Where the carrier accepts freight to be delivered to a consignee, agreeing to collect the freight from the latter, the consignor still remains liable for the transportation charge if the carrier does not collect from the consignee. But that does not deprive the shipper of his right to an independent action for damages for the failure of the carrier to perform its contract arid collect of the consignee, if damages naturally follow, or to interpose such claim for damages as a counterclaim against the freight charges in an action brought by the carrier. It involves no violation of the Interstate Commerce Act, but rests upon the principles of contract. (Wells Fargo & Co. v. Cuneo, 241 Fed. Rep. 727, 730; Yazoo & M. V. R. Co. v. Zemurray, 238 id. 789; New York Central R. R. Co. v. Federal Sugar R. Co., 201 App. Div. 467, 475.)
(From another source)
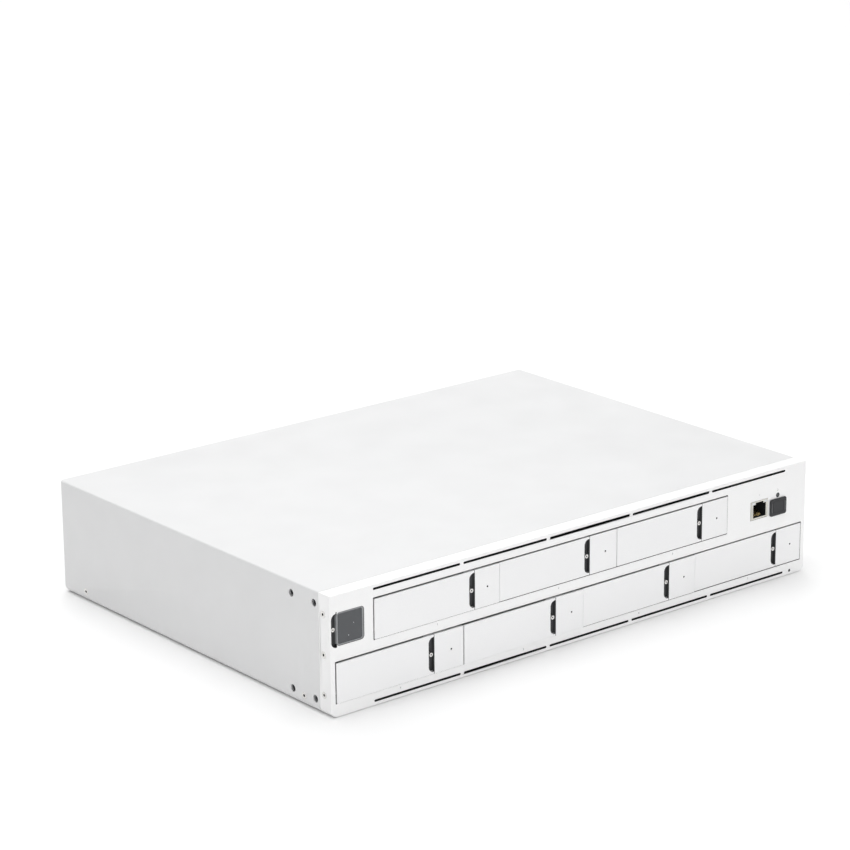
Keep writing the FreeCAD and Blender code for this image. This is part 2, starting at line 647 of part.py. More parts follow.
def fanFrame(x):
    """A square duct with a motor cup on three struts at its rear."""
    shell = cut(corners(centred(x, "fanSize", fanFront, "rearPanelFront", "midHeight", "fanSize"),
                        "4"),
                rod("y", "fanBore", f"{fanFront} - 1", "fanThickness + 2", x=x, z="midHeight"),
                *[rod("y", "2.1", f"{fanFront} - 1", "fanThickness + 2",
                      x=f"{x} + ({a})*25", z=f"midHeight + ({b})*25")
                  for a in (-1, 1) for b in (-1, 1)])
    cup = rod("y", "fanHub", "rearPanelFront - 3.4", "3", x=x, z="midHeight")
    struts = [block(f"{x} - 1.6", f"{x} + 1.6", "rearPanelFront - 3.4", "rearPanelFront - 0.4",
                    "midHeight", "midHeight + fanBore + 0.5"),
              block(f"{x} - fanBore - 0.5", x, "rearPanelFront - 3.4", "rearPanelFront - 0.4",
                    "midHeight - 9", "midHeight - 5.8"),
              block(x, f"{x} + fanBore + 0.5", "rearPanelFront - 3.4", "rearPanelFront - 0.4",
                    "midHeight - 9", "midHeight - 5.8")]
    axle = rod("y", "1.5", "rearPanelFront - 12", "9", x=x, z="midHeight")
    return joined(shell, cup, *struts, axle)


def fanRotor(x):
    """A hub with seven blades set at an angle to the axis."""
    hub = cut(rod("y", "fanHub", f"{fanFront} + 2", "fanThickness - 6", x=x, z="midHeight"),
              rod("y", "1.5 + runningGap", "rearPanelFront - 13", "20", x=x, z="midHeight"))
    blades = []
    bladeCount, bladePitch = 7, 36
    for step in range(bladeCount):
        turn = FreeCAD.Rotation(FreeCAD.Vector(0, 1, 0), 360 * step / bladeCount)
        turn = turn.multiply(FreeCAD.Rotation(FreeCAD.Vector(1, 0, 0), bladePitch))
        side, chord, thick = [turn.multVec(vector) for vector in axisVectors.values()]
        blade = doc.addObject("Part::Box", "Blade")
        bind(blade, Length="bladeTip - fanHub + 1", Width="bladeChord", Height="bladeThickness")
        spots = [f"({side[k]:.6f})*(fanHub - 1) - ({chord[k]:.6f})*bladeChord/2"
                 f" - ({thick[k]:.6f})*bladeThickness/2" for k in range(3)]
        blades.append(place(blade, f"{x} + {spots[0]}", f"{fanFront} + 10.5 + {spots[1]}",
                            f"midHeight + {spots[2]}", turn))
    return joined(hub, *blades)


keep("fan_frames", grouped(*[fanFrame(x) for x in fanPlaces]))
for number, x in enumerate(fanPlaces, start=1):
    keep(f"fan_rotor_{number}", fanRotor(x))


# ------------------------------------------------------------- power supply

supplyFront = "(rear - supplyDepth)"
supplyRight = "(supplyLeft + supplyWidth)"
supplyTop = "(supplyLevel + supplyHeight)"
inletX = "(supplyLeft + 18)"
inletZ = "(supplyLevel + supplyHeight/2)"
handleX = "(supplyLeft + 55)"
handleZ = "(supplyLevel + 6)"
latchX = f"({supplyRight} - 5)"


def powerSupply():
    """A slide-in unit: a sheet box with a rear face that carries its inlet and handle."""
    shell = cut(block("supplyLeft", supplyRight, supplyFront, "rear", "supplyLevel", supplyTop),
                block("supplyLeft + 1", f"{supplyRight} - 1", f"{supplyFront} + 1", "rear - 1.5",
                      "supplyLevel + 1", f"{supplyTop} - 1"))
    inlet = centred(inletX, "27.4", "rear - 3", "rear + 1", inletZ, "19.8")
    vents = [slot(f"{handleX} - 14", f"{handleX} + 14", "rear - 3", "rear + 1",
                  f"supplyLevel + 14 + {step}*5.2", "2.2") for step in range(5)]
    latch = centred(latchX, "4.4", "rear - 3", "rear + 1", inletZ, "16")
    ears = [cut(block(f"{handleX} + ({side})*16.4 - 1", f"{handleX} + ({side})*16.4 + 1",
                      "rear - 0.1", "rear + 4", f"{handleZ} - 2", f"{handleZ} + 2"),
                rod("x", "1 + runningGap", f"{handleX} + ({side})*16.4 - 5", "10", y="rear + 2",
                    z=handleZ)) for side in (-1, 1)]
    return joined(cut(shell, inlet, *vents, latch), *ears)


keep("power_supply", powerSupply())
keep("mains_inlet", joined(
    cut(centred(inletX, "27", "rear - 16", "rear + 0.8", inletZ, "19.4"),
        corners(centred(inletX, "23", "rear - 13", "rear + 2", inletZ, "15.6"), "2.4")),
    *[centred(f"{inletX} + ({x})", "2", "rear - 13.5", "rear - 3", f"{inletZ} + ({z})", "4")
      for x, z in ((-7, -1.4), (0, 2), (7, -1.4))]))


def supplyHandle():
    """A folding bail that lies against the rear face and swings out on two pins."""
    legs = [block(f"{handleX} + ({side})*14 - 1", f"{handleX} + ({side})*14 + 1", "rear + 1",
                  "rear + 3", f"{handleZ} - 1", f"{handleZ} + 27") for side in (-1, 1)]
    bar = block(f"{handleX} - 15", f"{handleX} + 15", "rear + 1", "rear + 3", f"{handleZ} + 25",
                f"{handleZ} + 28")
    pins = [rod("x", "1", f"{handleX} + ({side})*16 - 2.2", "4.4", y="rear + 2", z=handleZ)
            for side in (-1, 1)]
    return joined(*legs, bar, *pins)


keep("power_supply_handle", supplyHandle())
keep("power_supply_latch", joined(
    centred(latchX, "4", "rear - 4", "rear + 2.5", inletZ, "7"),
    centred(latchX, "6", "rear - 4", "rear - 1.8", inletZ, "9")))


# ------------------------------------------------------------------- drive trays

def traySpots(left, proud, bottom):
    """Formulas for a tray's own corner: left edge, front plane and lower edge of its face."""
    return f"({left} + trayGap/2)", f"(front - {proud})", f"({bottom} + faceLift)"


def trayPiece(x, y, z, shift):
    """The carrier: floor, side rails, front wall, fixed face and the lever's hinge. The first
    tray's notch stands further right than the others', which is what shift carries."""
    def part(x0, x1, y0, y1, z0, z1):
        return block(f"{x} + {x0}", f"{x} + {x1}", f"{y} + {y0}", f"{y} + {y1}",
                     f"{z} + {z0}", f"{z} + {z1}")
    wide = "faceWidth - trayMargin"
    middle = f"({z} + faceHeight/2)"
    half = "faceHeight/2"
    floor = cut(part("trayMargin", wide, "wallPlace", "trayLength", "0.2", "0.2 + trayFloor"),
                *[rod("z", "1.6", f"{z} - 1", "5", x=f"{x} + faceWidth/2 + ({side})*47.6",
                      y=f"{y} + swingDepth + {deep}") for side in (-1, 1) for deep in (42, 86)])
    rails = [part("trayMargin", "trayMargin + trayWall", "wallPlace", "trayLength", "0.2",
                  "trayWallHeight"),
             part("faceWidth - trayMargin - trayWall", wide, "wallPlace", "trayLength", "0.2",
                  "trayWallHeight")]
    wall = part("trayMargin", wide, "wallPlace", "wallPlace + wallThickness", "0.2",
                "faceHeight - 0.4")
    swing = part("-1", "pivotInset + 4", "-1", "swingDepth", "-1", "faceHeight + 1")
    face = part(f"leverEnd + leverGap + {shift}", "faceWidth", "0", "faceThickness", "0",
                "faceHeight")
    backing = part(f"slotLeft + 14.4 + {shift}", wide, "faceThickness - 0.1", "wallPlace + 0.1",
                   f"{half} - 11", f"{half} + 11")
    guides = [part(f"slotLeft - 2 + {shift}", f"slotLeft + 14 + {shift}", "latchDepth + 0.2",
                   "wallPlace + 0.1", low, high)
              for low, high in ((f"{half} - latchHeight/2 - 1.2", f"{half} - latchHeight/2 - 0.2"),
                                (f"{half} + latchHeight/2 + 0.2", f"{half} + latchHeight/2 + 1.2"))]
    ears = []
    for low in ("0.9", "faceHeight - 2.5"):
        ears += [rod("z", "earRadius", f"{z} + {low}", "1.6", x=f"{x} + pivotInset",
                     y=f"{y} + pivotDepth"),
                 part("pivotInset", "pivotInset + 6", "pivotDepth - earRadius",
                      "pivotDepth + earRadius", low, f"{low} + 1.6"),
                 part("pivotInset + 4", "pivotInset + 6", "pivotDepth", "wallPlace + 0.1", low,
                      f"{low} + 1.6")]
    pin = rod("z", "pinRadius", f"{z} + 1", "faceHeight - 2", x=f"{x} + pivotInset",
              y=f"{y} + pivotDepth")
    slotMiddle = f"{x} + (slotLeft + leverEnd)/2 + {shift}"
    lockHole = rod("y", "lockRadius*0.667 + runningGap", f"{y} + wallPlace - 1", "4",
                   x=slotMiddle, z=middle)
    ledHole = rod("y", "ledRadius", f"{y} - 1", "wallPlace + 4", x=f"{x} + ledInset", z=middle)
    return joined(cut(joined(floor, *rails, wall), swing, lockHole, ledHole),
                  cut(joined(face, backing, *guides), ledHole), *ears, pin)


def leverPiece(x, y, z, shift):
    """The long face: a plate with a round-ended notch at its free end and a hinge knuckle."""
    plate = rounded(block(x, f"{x} + leverEnd + {shift}", y, f"{y} + leverThickness", z,
                          f"{z} + faceHeight"), ("z", {"x": "min", "y": "min"}, "0.5"))
    middle = f"({z} + faceHeight/2)"
    notch = dShape(f"{x} + slotLeft + {shift}", f"{x} + leverEnd + 1 + {shift}", f"{y} - 1",
                   f"{y} + 4", f"{middle} - slotHeight/2", f"{middle} + slotHeight/2", "slotRadius")
    knuckle = rod("z", "knuckleRadius", f"{z} + 2.9", "faceHeight - 5.8",
                  x=f"{x} + pivotInset", y=f"{y} + pivotDepth")
    web = block(f"{x} + pivotInset - knuckleRadius", f"{x} + pivotInset + knuckleRadius",
                f"{y} + leverThickness - 0.1", f"{y} + pivotDepth", f"{z} + 2.9",
                f"{z} + faceHeight - 2.9")
    bore = rod("z", "pinRadius + runningGap", f"{z} - 1", "faceHeight + 2",
               x=f"{x} + pivotInset", y=f"{y} + pivotDepth")
    hook = block(f"{x} + slotLeft - 9.6 + {shift}", f"{x} + slotLeft - 5.6 + {shift}",
                 f"{y} + leverThickness - 0.1",
                 f"{y} + wallPlace - 1", f"{middle} - 4", f"{middle} + 4")
    ribs = [block(f"{x} + pivotInset + 8", f"{x} + slotLeft - 12 + {shift}",
                  f"{y} + leverThickness - 0.1", f"{y} + leverThickness + 1.6", f"{z} + {low}",
                  f"{z} + {low} + 1.2")
            for low in ("3", "faceHeight - 4.2")]
    return cut(joined(cut(plate, notch), knuckle, web, hook, *ribs), bore)


def latchPiece(x, y, z, shift):
    """The sprung slide behind the notch, with a nail rib above and below the lock."""
    middle = f"({z} + faceHeight/2)"
    lockX = f"({x} + (slotLeft + leverEnd)/2 + {shift})"
    front, back = f"{y} + latchDepth", f"{y} + latchDepth + latchThickness"
    plate = block(f"{x} + slotLeft - 3.1 + {shift}", f"{x} + slotLeft + 11 + {shift}", front, back,
                  f"{middle} - latchHeight/2", f"{middle} + latchHeight/2")
    window = block(f"{lockX} - lockRadius - latchTravel - 0.25", f"{lockX} + lockRadius + 0.25",
                   f"{front} - 5", f"{back} + 1", f"{middle} - lockRadius - 0.25",
                   f"{middle} + lockRadius + 0.25")
    ribs = [block(f"{lockX} - 0.6", f"{lockX} + 0.4", f"{front} - 1", f"{front} + 0.1",
                  f"{middle} + ({low})", f"{middle} + ({high})")
            for low, high in (("-latchHeight/2 + 1", "-4"), ("4", "latchHeight/2 - 1"))]
    return cut(joined(plate, *ribs), window)


def lockPiece(x, y, z, shift):
    """The keyed lock screw in the middle of the notch."""
    spot = {"x": f"{x} + (slotLeft + leverEnd)/2 + {shift}", "z": f"{z} + faceHeight/2"}
    head = rod("y", "lockRadius", f"{y} + lockDepth", "wallPlace - lockDepth - 0.1", **spot)
    shank = rod("y", "lockRadius*0.667", f"{y} + wallPlace - 0.2", "wallThickness + 1.2", **spot)
    return cut(joined(head, shank), hexagon("y", "0.55", f"{y} + lockDepth - 1", "2.2", **spot))


for number, (letter, (left, bottom)) in enumerate(zip("ABCDEFG", bays), start=1):
    corner = traySpots(left, f"trayProud{letter}", bottom)
    shift = "notchShiftA" if letter == "A" else "0"
    keep(f"tray_{number}", trayPiece(*corner, shift))
    keep(f"tray_{number}_lever", leverPiece(*corner, shift))
    keep(f"tray_{number}_latch", latchPiece(*corner, shift))
    keep(f"tray_{number}_lock", lockPiece(*corner, shift))


# ------------------------------------------------------------- check and write

doc.recompute()
for item in doc.Objects:
    if "Invalid" in item.State or "Error" in item.State:
        raise RuntimeError(f"{item.Name} ({item.Label}) did not recompute: {item.State}")
for label, item in pieces.items():
    if item.Shape.isNull() or not item.Shape.isValid() or not item.Shape.Solids:
        raise RuntimeError(f"{label} has no valid solid")
for label, item in pieces.items():
    item.Shape.exportStep(f"parts/{label}.step")
print(len(pieces), "sub-parts written")
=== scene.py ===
import json
import math
import bmesh
import bpy
import numpy as np
from mathutils import Matrix, Vector

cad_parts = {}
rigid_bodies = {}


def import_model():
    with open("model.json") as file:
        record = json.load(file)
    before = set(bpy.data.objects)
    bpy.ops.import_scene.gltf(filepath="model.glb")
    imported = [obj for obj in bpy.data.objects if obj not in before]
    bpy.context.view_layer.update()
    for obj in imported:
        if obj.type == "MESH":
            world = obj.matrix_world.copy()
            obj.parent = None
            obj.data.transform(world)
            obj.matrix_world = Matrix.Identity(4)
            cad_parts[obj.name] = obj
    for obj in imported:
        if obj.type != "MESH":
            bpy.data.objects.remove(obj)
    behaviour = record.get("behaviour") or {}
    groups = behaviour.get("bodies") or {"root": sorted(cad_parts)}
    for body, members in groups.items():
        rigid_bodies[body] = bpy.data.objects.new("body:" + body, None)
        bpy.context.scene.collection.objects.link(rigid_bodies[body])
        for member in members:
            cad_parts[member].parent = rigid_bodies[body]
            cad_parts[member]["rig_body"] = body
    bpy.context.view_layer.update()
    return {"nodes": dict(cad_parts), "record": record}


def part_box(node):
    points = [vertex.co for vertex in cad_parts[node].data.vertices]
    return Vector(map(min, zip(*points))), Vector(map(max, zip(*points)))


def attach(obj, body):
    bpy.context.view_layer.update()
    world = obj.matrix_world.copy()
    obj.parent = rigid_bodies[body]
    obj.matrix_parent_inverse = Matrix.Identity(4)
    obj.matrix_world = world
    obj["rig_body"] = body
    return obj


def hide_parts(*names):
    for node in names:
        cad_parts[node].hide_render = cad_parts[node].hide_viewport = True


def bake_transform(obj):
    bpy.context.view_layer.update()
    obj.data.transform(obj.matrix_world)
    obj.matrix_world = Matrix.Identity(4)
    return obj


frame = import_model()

mm = 0.001


print("stage: frame loaded")

# the camera, the floor and the lamps

view = {
    "turn": -39.1987, "rise": 17.154, "roll": -0.4843,      # degrees
    "place": (-1357.191 * mm, -1653.101 * mm, 780.058 * mm),
    "lens": 3078.09 / 850 * 36, "sensor": 36,
}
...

If the defendant found it could not legally perform the contract it had made, it was its duty to notify the plaintiff and await his further instruction. It had no authority to make a new contract for him. It assumed responsibility of shipping his goods in a manner not authorized by him, and refused to deliver to him or his consignee the goods in its possession except upon the payment of an excessive rate of which he had never been informed. The shipper could have no knowledge of such rate, except by interpreting for himself contradictory rules which had already been interpreted for him by the carrier that made them. Under these circumstances the carrier converted his goods and liability should follow. This liability the carrier may not escape under the claim that the rate it first offered to the plaintiff and he accepted was in violation of the Interstate Commerce Act. (Pond-Decker Lumber Co. v. Spencer, 86 Fed. Rep. 846; Illinois Central R. R. Co. v. Seitz, 105 Ill. App. 89; 214 Ill. 350; St. Louis & San Francisco R. R. Co. v. Cash Grain Co., 161 Ala. 332.)
I favor affirmance of the judgment.
Judgments of County Court and City Court of Lockport reversed, complaint dismissed and judgment directed for defendant upon the counterclaim for $817.33, less $206.61, with interest from July 25, 1919, with costs in all courts to the defendant.